Traditional skillet cornbread is what Grandma made using her cast iron pan. I remember that it was so good, it was almost magical. My culinary magic powers are growing and I have her cast iron skillet, so I do the best I can to replicate her masterpiece.
I’m pretty sure she used lard to grease the skillet and in a rare concession to healthier eating, I use butter. Either way, preheating and greasing the pan before pouring in the batter results in a crispy crust that contrasts beautifully with the soft buttery interior.
This and some red bean soup I made for dinner go together perfectly. Crumble it into the soup, alternate bites, or slather some butter on it as a side for a satisfying meal.
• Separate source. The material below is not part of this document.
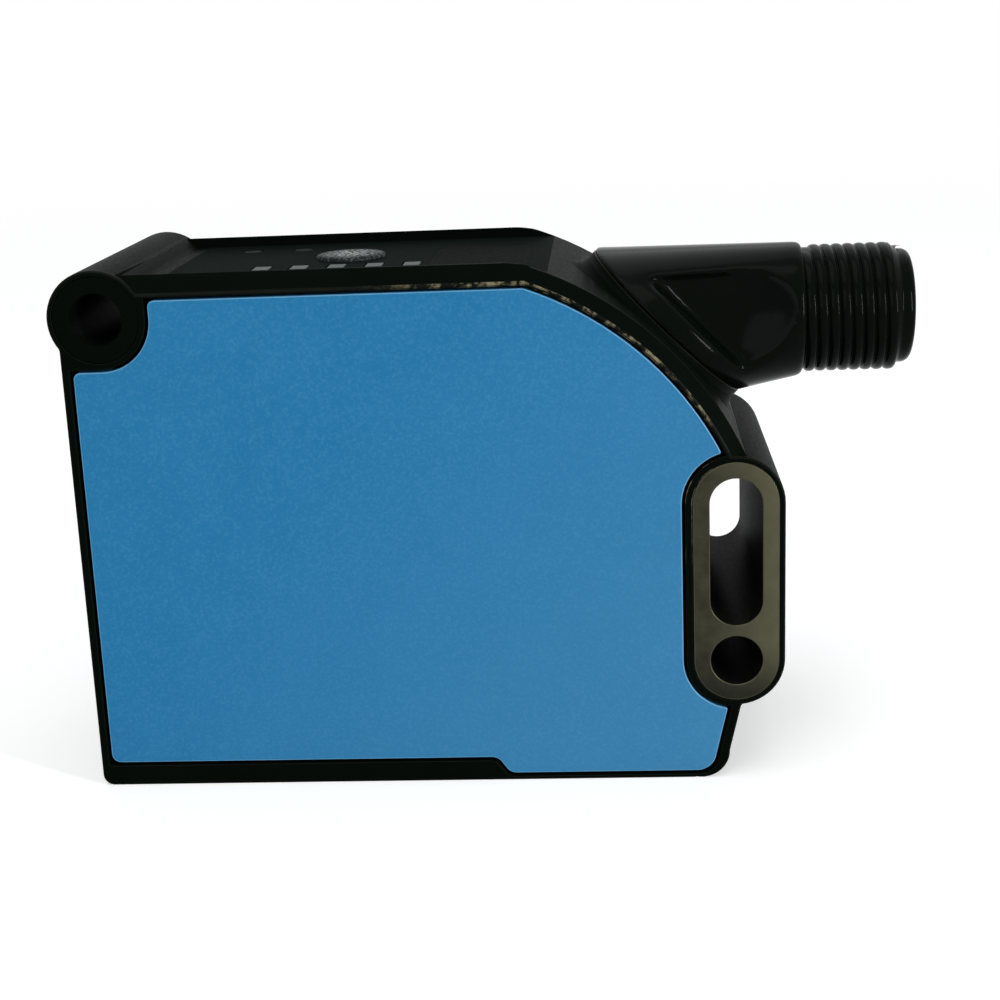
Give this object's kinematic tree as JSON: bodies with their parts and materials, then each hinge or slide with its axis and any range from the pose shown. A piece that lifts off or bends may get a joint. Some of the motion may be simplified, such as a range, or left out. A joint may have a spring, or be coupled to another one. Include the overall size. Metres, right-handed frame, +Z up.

I know you have a personal opinion about whether or not sugar belongs in a cornbread recipe, but do you know why? I mean really why. The reason most certainly originates with the history and evolution of cornbread. North or south, wealthy or poor, white or yellow corn, and in the pre-civil war era, big house vs. slave quarters shaped the way our ancestors taught us how to love it.
This article written by Kathleen Purvis for the Charlotte Observer will answer all your questions and explain why you like it “your way”.
Regardless of your personal preference, cornbread is universally loved in Arkansas, in all its glorious forms. That makes it an Arkansas Original.
And just one more thing…
My family likes this cornbread because of its sweetness and texture.